Ultimately, you need to prioritize picking a program you are confident you will be successful in, while also balancing marketable skills that will help you if you decide to pursue an alternative career. If you decide you don’t want to become a lawyer but want to stay in the field, there are many relatively affordable diplomas and certificates to help you retrain as a paralegal. 

Select an Undergraduate Program That Minimizes Your Student Debt

Your financial situation and current location are other important factors when picking your major. 

Another hypothetical: let’s say Nina lives in Saskatoon, Saskatchewan. Relocating to Ottawa to get a Public Administration degree might be a poor financial decision for her. Since Nina wants to attend York University’s prestigious Osgood School of Law, she will be responsible for more than $24,000 in tuition fees each year. 

To prepare, she can save money on her first degree by pursuing a local program. 

In Saskatoon, she can study  economics, accounting, history or even modern languages at the University of Saskatchewan. By staying home, she keeps her cost of living low as she studies. For her, this means she does not have to work as a student and can focus on keeping her grades above 90 per cent, while seeking experiences related to her interest in criminal law. This will give her a competitive edge when she’s applying for law school and scholarships. 
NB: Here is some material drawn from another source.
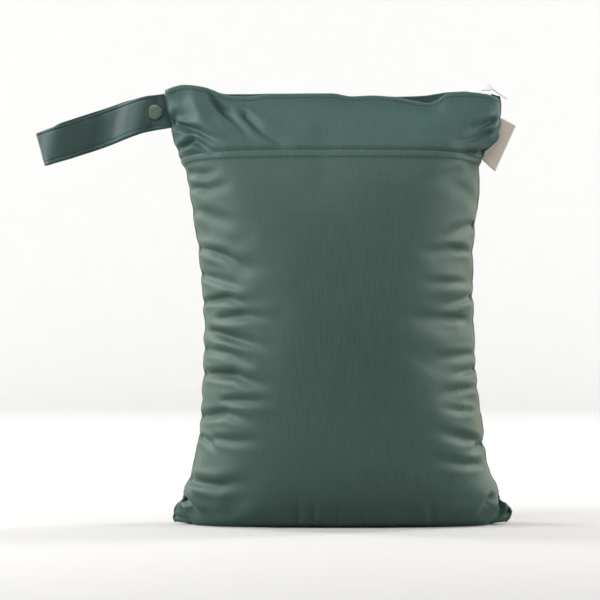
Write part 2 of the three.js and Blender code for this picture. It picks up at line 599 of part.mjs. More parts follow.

Law schools do vary significantly in price. Quebec law schools that help students become proficient in Quebec’s civil code are unique and often cost less than their common law counterparts. With the exception of the Université de Moncton, which is held entirely in French, the least expensive common law school in the country is held at the University of Victoria. There, tuition totals $10,790 per year before student fees even come into play.

Although there are many law school specific funding opportunities available, law school is still a significant investment. So long as you get the grades you need, and seek experiences that will help you write your law school applications, you are on the right track—even if you opt for an undergraduate degree at a school that you originally did not want to attend.